Opinion
Civil No. 19-10411-LTS
03-06-2019
ORDER
On November 5, 2018, plaintiff Michelle Roloff, as manager of the Alexandra A. Jackson, LLC, filed a complaint for summary process for eviction in Eastern Housing Court against defendants Timothy Cichocki and Dolly Hwang. Doc. No. 1-2 at 20. On March 5, 2019, Cichocki and Hwang removed the case to this Court. Doc. No. 1. The notice of removal seeks review of a series of decisions made in Massachusetts state courts between December 2018 and February 2019, claiming that this Court has jurisdiction to do so under 28 U.S.C. §§ 1443 and 1446(b)(3) because defendants now seek to bring causes of action under federal law. Id. at 6.
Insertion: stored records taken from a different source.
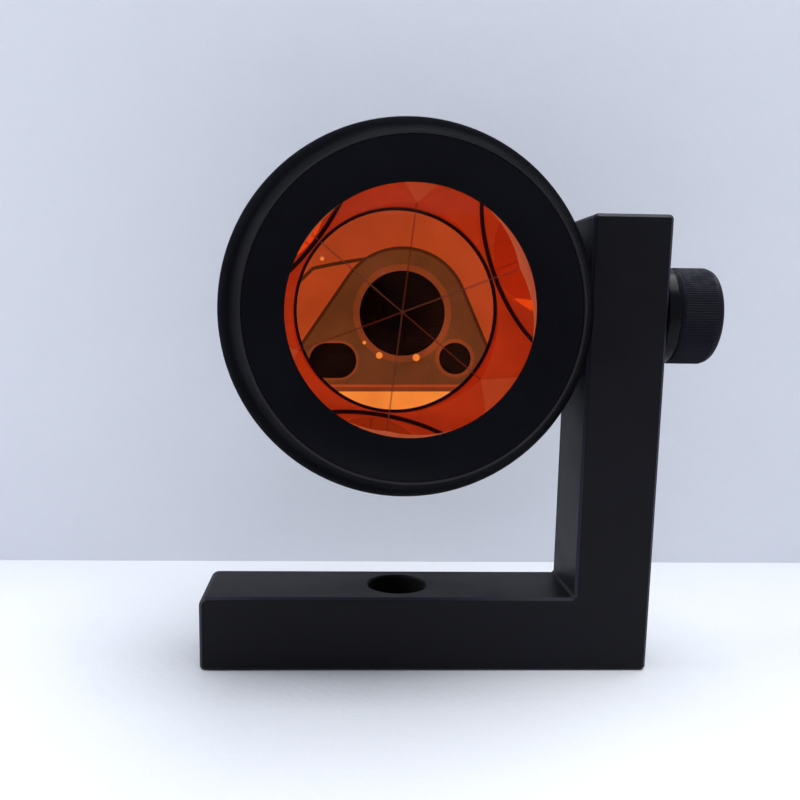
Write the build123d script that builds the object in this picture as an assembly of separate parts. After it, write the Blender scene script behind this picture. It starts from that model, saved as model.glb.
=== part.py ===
from build123d import *
from math import cos, pi, radians, sin, sqrt
import os

os.makedirs("parts", exist_ok=True)

# Survey prism on an L-shaped bar. All sizes in mm.
# Origin: where the axis of the foot's hole meets the underside of the foot.
# +Z is up, +X runs from the hole towards the post, and the prism looks along -Y.

# ---------------------------------------------------------------- driving sizes
# Prism glass: a round corner cube
glass_radius = 19.0
glass_side_land = 0.6           # height of the round side where it is lowest
glass_chamfer = 0.45            # blackened chamfer round the front face
glass_edge_bevel = 0.25         # bevels on the three rear edges
edge_azimuth = 21.7             # where the first rear edge points, degrees from +X
coating_thickness = 0.1

# Housing that holds the glass
front_wall = 6.3                # aperture edge to the housing's sharp front rim
barrel_bulge = 5.5              # the middle of the barrel beyond the front rim
aperture_step = 0.5             # how much smaller the aperture is than the glass
opening_to_pivot = 19.3         # aperture plane to the tilt axis
dish_depth = 3.6                # front rim to aperture plane
glass_recess = 0.9              # aperture plane to the front face of the glass
back_to_pivot = 18.0            # tilt axis to the flat back
back_rounding = 7.0
seat_depth = 1.3                # flat cut into the side of the barrel
rim_land = 0.35

# Front ring, seal and cushion
ring_flange_depth = 3.7         # rim to the shoulder the flange sits on
ring_thread_depth = 4.0         # length of the threaded part behind the flange
ring_thread_wall = 2.85
seal_section_radius = 0.4
cushion_thickness = 1.2
cushion_inner_radius = 11.0
pocket_end_radius = 1.2         # where the cone-shaped pocket behind the glass stops

# Clamp screw, M10 with a low round head
thread_radius = 5.0
screw_length = 22.0
head_radius = 8.0
head_height = 7.2
head_rounding = 1.2
head_groove = 0.55              # chamfer on the head's inner edge, beside the washer
hex_across_flats = 7.0
hex_depth = 4.2
knurl_count = 120
knurl_depth = 0.13
knurl_start = 0.7               # from the head's inner face
knurl_end_margin = 1.3
lock_washer_thickness = 2.2
lock_washer_gap = 0.9
lock_washer_rounding = 0.45
friction_washer_thickness = 0.45

# Bracket
bracket_depth = 15.5
foot_thickness = 12.8
post_thickness = 12.8
foot_overhang = 33.4            # hole axis to the free end of the foot
foot_to_head_gap = 16.8         # top of the foot to the lowest point of the barrel
post_above_pivot = 15.9
foot_hole_radius = 5.0
foot_hole_chamfer = 0.4
inner_corner_radius = 0.6
foot_tip_radius = 1.5
outer_corner_radius = 0.8
edge_break = 0.5

# Clearances
glass_fit = 0.15                # glass coating to housing bore, radial
ring_fit = 0.05                 # front ring to housing, radial
seal_fit = 0.01
cushion_fit = 0.03
thread_fit = 0.05               # screw thread to its tapped hole, radial
post_hole_fit = 0.3             # screw thread to the plain hole in the post, radial
washer_fit = 0.10               # screw thread to the lock washer, radial
screw_tip_room = 0.7

# ---------------------------------------------------------------- derived sizes
aperture_radius = glass_radius - aperture_step
rim_radius = aperture_radius + front_wall
housing_radius = rim_radius + barrel_bulge
seat_x = housing_radius - seat_depth
post_inner_x = seat_x + friction_washer_thickness
post_outer_x = post_inner_x + post_thickness
washer_outer_x = post_outer_x + lock_washer_thickness
head_outer_x = washer_outer_x + head_height
screw_tip_x = washer_outer_x - screw_length
tilt_height = foot_thickness + foot_to_head_gap + housing_radius
bracket_height = tilt_height + post_above_pivot

aperture_y = -opening_to_pivot
rim_y = aperture_y - dish_depth
glass_face_y = aperture_y + glass_recess
glass_height = glass_radius * sqrt(2) + glass_side_land
apex_y = glass_face_y + glass_height
coating_apex_y = apex_y + coating_thickness * sqrt(3)
cushion_apex_y = coating_apex_y + cushion_fit
pocket_apex_y = cushion_apex_y + cushion_thickness * sqrt(1.5)
bore_radius = glass_radius + coating_thickness + glass_fit
shoulder_y = rim_y + ring_flange_depth
ring_back_y = shoulder_y + ring_thread_depth
flange_radius = rim_radius - rim_land
ring_thread_radius = bore_radius + ring_thread_wall

tilt_axis = Location((0, 0, tilt_height))


# ---------------------------------------------------------------- helpers
def save(part, node):
    """Write one node's solids to its own STEP file."""
    part.label = node
    export_step(part, f"parts/{node}.step")


def turned(points):
    """Turn a closed (radius, y) outline about the optical axis, then lift it to the tilt axis."""
    outline = make_face(Polyline([(r, y) for r, y in points], close=True))
    return tilt_axis * revolve(outline, Axis.Y)


def along_x(radius, x_from, x_to):
    """A cylinder on the tilt axis between two X positions."""
    length = x_to - x_from
    place = Location(((x_from + x_to) / 2, 0, tilt_height))
    return place * Rotation(0, 90, 0) * Cylinder(radius, length)


def cone_y(radius, apex):
    """Where a cone along the cube's rear edges reaches a radius."""
    return apex - radius / sqrt(2)


def corner_block(apex, bevel=0.0):
    """The solid corner of a cube, apex at y = apex, opening along -Y."""
    rays = []
    for k in range(3):
        a = radians(edge_azimuth + 120 * k)
        rays.append(Vector(cos(a) * sqrt(2 / 3), -1 / sqrt(3), sin(a) * sqrt(2 / 3)))
    if rays[0].cross(rays[1]).dot(rays[2]) < 0:
        rays[1], rays[2] = rays[2], rays[1]
    side = 4 * glass_radius
    block = Box(side, side, side, align=(Align.MIN, Align.MIN, Align.MIN))
    if bevel:
        rear = [e for e in block.edges() if (e @ 0).length < 1e-6 or (e @ 1).length < 1e-6]
        block = chamfer(rear, bevel)
    return Plane(origin=(0, apex, tilt_height), x_dir=rays[0], z_dir=rays[2]) * block


# ---------------------------------------------------------------- bracket
# One bar machined to an L: a foot with a plain bolt hole and a post for the clamp screw.
foot_left = -foot_overhang
corners = [
    (foot_left, 0),
    (post_outer_x, 0),
    (post_outer_x, bracket_height),
    (post_inner_x, bracket_height),
    (post_inner_x, foot_thickness),
    (foot_left, foot_thickness),
]
profile = make_face(Polyline(corners, close=True))


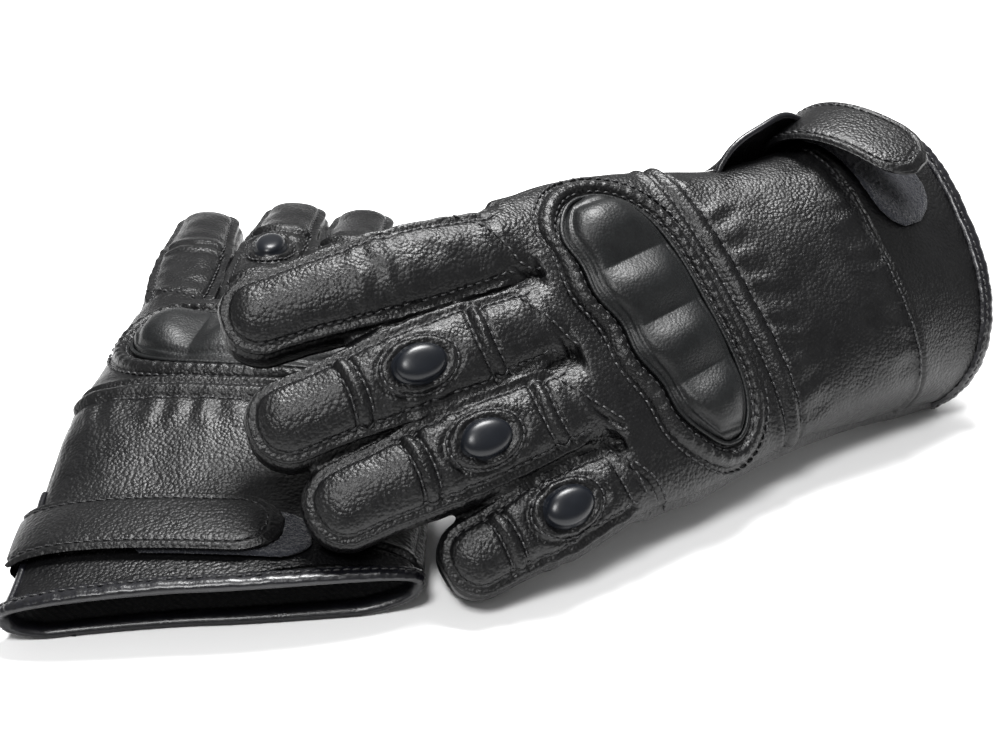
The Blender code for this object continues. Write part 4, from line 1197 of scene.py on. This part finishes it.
# ---------------------------------------------------------------------------------------------------------------
# The palm patch. A second layer of leather sewn over the heel of the hand.

PATCH_ACROSS = (-46.0, 2.0)
PATCH_ALONG = (66.0, 128.0)
PATCH_THICK = 1.2

for glove in GLOVES:
    u, v = np.meshgrid(np.linspace(0, 1, 40), np.linspace(0, 1, 52), indexing="ij")
    x = PATCH_ACROSS[0] + (PATCH_ACROSS[1] - PATCH_ACROSS[0]) * u
    y = PATCH_ALONG[0] + (PATCH_ALONG[1] - PATCH_ALONG[0]) * v
    edge = np.minimum(np.minimum(u, 1 - u) * (PATCH_ACROSS[1] - PATCH_ACROSS[0]),
                      np.minimum(v, 1 - v) * (PATCH_ALONG[1] - PATCH_ALONG[0]))
    sink = np.array([palm_height(glove, a, b) for a, b in zip(x.ravel(), y.ravel())]).reshape(x.shape)
    drop = 0.5 + PATCH_THICK * smooth(edge / 1.2) - 0.4 * bump(edge - 2.8, 0.6)
    z = sink - drop
    z = np.maximum(z, FLOOR_Z + 0.05) if glove.side < 0 else z
    points = np.stack([x, y, z], -1).reshape(-1, 3)
    piece = make_mesh(glove, f"{glove.name}_palm_layer", points, ring_faces(40, 52, False)[:, ::-1], GOATSKIN)
    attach(piece, f"{glove.name}_hand")
    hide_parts(f"{glove.name}_palm_patch")


# ---------------------------------------------------------------------------------------------------------------
# The studio: a pale sweep of paper, one big soft light overhead and behind, a softer one from the front, and the
# camera standing in front of the pair, looking down at about thirty degrees.

CAMERA_DOWN = 29.55
CAMERA_AT = (-0.0118, -0.5383, 0.3246)
CAMERA_LENS = 62.0
FLOOR_REACH = 6.0
AIM = (0.0, 0.0, 0.03)

paper = bpy.data.materials.new("studio_paper")
paper.use_nodes = True
paper.node_tree.nodes["Principled BSDF"].inputs["Base Color"].default_value = linear("#f4f4f4")
paper.node_tree.nodes["Principled BSDF"].inputs["Roughness"].default_value = 0.9
floor_mesh = bpy.data.meshes.new("studio_floor")
floor_mesh.from_pydata([(x * FLOOR_REACH, y * FLOOR_REACH, 0) for x, y in ((-1, -1), (1, -1), (1, 1), (-1, 1))], [],
                       [(0, 1, 2, 3)])
floor_mesh.materials.append(paper)
floor = put("studio_floor", floor_mesh)
floor.location.z = -0.0004

world = bpy.data.worlds.new("studio")
world.use_nodes = True
world.node_tree.nodes["Background"].inputs["Color"].default_value = (1.0, 1.0, 1.0, 1.0)
world.node_tree.nodes["Background"].inputs["Strength"].default_value = 0.34
bpy.context.scene.world = world
bpy.context.scene.view_settings.view_transform = "Standard"


def soft_light(name, place, size, power):
    """A rectangular softbox that points at the pair."""
    light = bpy.data.lights.new(name, "AREA")
    light.shape = "RECTANGLE"
    light.size, light.size_y = size
    light.energy = power
    made = put(name, light)
    made.location = place
    made.rotation_euler = (Vector(AIM) - Vector(place)).to_track_quat("-Z", "Y").to_euler()


soft_light("overhead_softbox", (0.05, 0.35, 1.1), (0.5, 0.35), 30.0)
soft_light("front_softbox", (-0.25, -0.75, 1.2), (0.35, 0.35), 15.0)

camera = put("camera", bpy.data.cameras.new("camera"))
camera.data.lens = CAMERA_LENS
camera.data.sensor_width = 36.0
camera.data.clip_start = 0.01
camera.location = CAMERA_AT
camera.rotation_euler = (math.radians(90.0 - CAMERA_DOWN), 0.0, 0.0)
bpy.context.scene.camera = camera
Defendants' notice of removal is untimely. A defendant seeking removal of a civil action must file a notice of removal in federal court within 30 days of receiving a copy of the initial pleading. See 28 U.S.C. § 1446(a), (b). According to defendants' complaint, they received a copy of the pleadings at least as early as November 2018. Doc. No. 1 at 1. However, defendants did not file a notice of removal in federal court until March 5, 2019, long after the period created by 28 U.S.C. § 1446(b).
Defendants' notice of removal also fails to demonstrate the existence of federal subject matter jurisdiction. "The presence or absence of federal-question jurisdiction is governed by the 'well-pleaded complaint rule,' which provides that federal jurisdiction exists only when a federal question is presented on the face of the plaintiff's properly pleaded complaint." Caterpillar Inc. v. Williams, 482 U.S. 386, 391 (1987). A case may not be removed to federal court on the basis of a federal defense or counterclaim. See id. Roloff's complaint appears to raise solely state law issues, and defendants do not argue otherwise. Although defendants argue that the state courts' actions violated a litany of defendants' constitutional rights, see Doc. No. 1 at 6, reliance on federal law solely for defense or counterclaims cannot and does not create federal jurisdiction.
Defendants make no argument that the case falls under the Court's diversity jurisdiction, see 28 U.S.C. § 1332(a), and there is nothing in the complaint that suggests it might.
Defendants also argue that removal is proper under 28 U.S.C. § 1443, which provides for removal by a person "who is denied or cannot enforce in the courts of [a] State a right under any law providing for the equal civil rights of citizens of the United States." But "[t]he Supreme Court has construed this statutory language as being limited to 'any law providing for specific civil rights stated in terms of racial equality.'" Peltier v. Peltier, 548 F.2d 1083, 1084 (1st Cir. 1977) (quoting Georgia v. Rachel, 384 U.S. 780, 792 (1966)). Defendants advance no claims related to discrimination on the basis of their race. --------
Finally, the Court notes that this is not the first time that defendants have improperly sought federal court review of state court proceedings. Indeed, in other cases, their repeated efforts have been met with warnings that defendants could face sanctions. See, e.g., Midland Funding, LLC v. Cichocki, Civil No. 10-11207-MLW (D. Mass. filed Jan. 5, 2011); Cichocki et al. v. Town of Rehoboth, Civil No. 13-12182-RGS (D. Mass. filed Dec. 5. 2013); Trustees of the 31 Pinckney Street Condominium Trust v. Cichocki, Civil No. 16-12156-NMG (D. Mass. filed June 15, 2017). Defendants' continued attempts to seek improper removal based on repeated or frivolous arguments after several warnings fairly raise the question of whether their intent is simply to cause delay and expense in the underlying case. Defendants are again warned that continuing to do so may result in monetary fines and other sanctions as warranted.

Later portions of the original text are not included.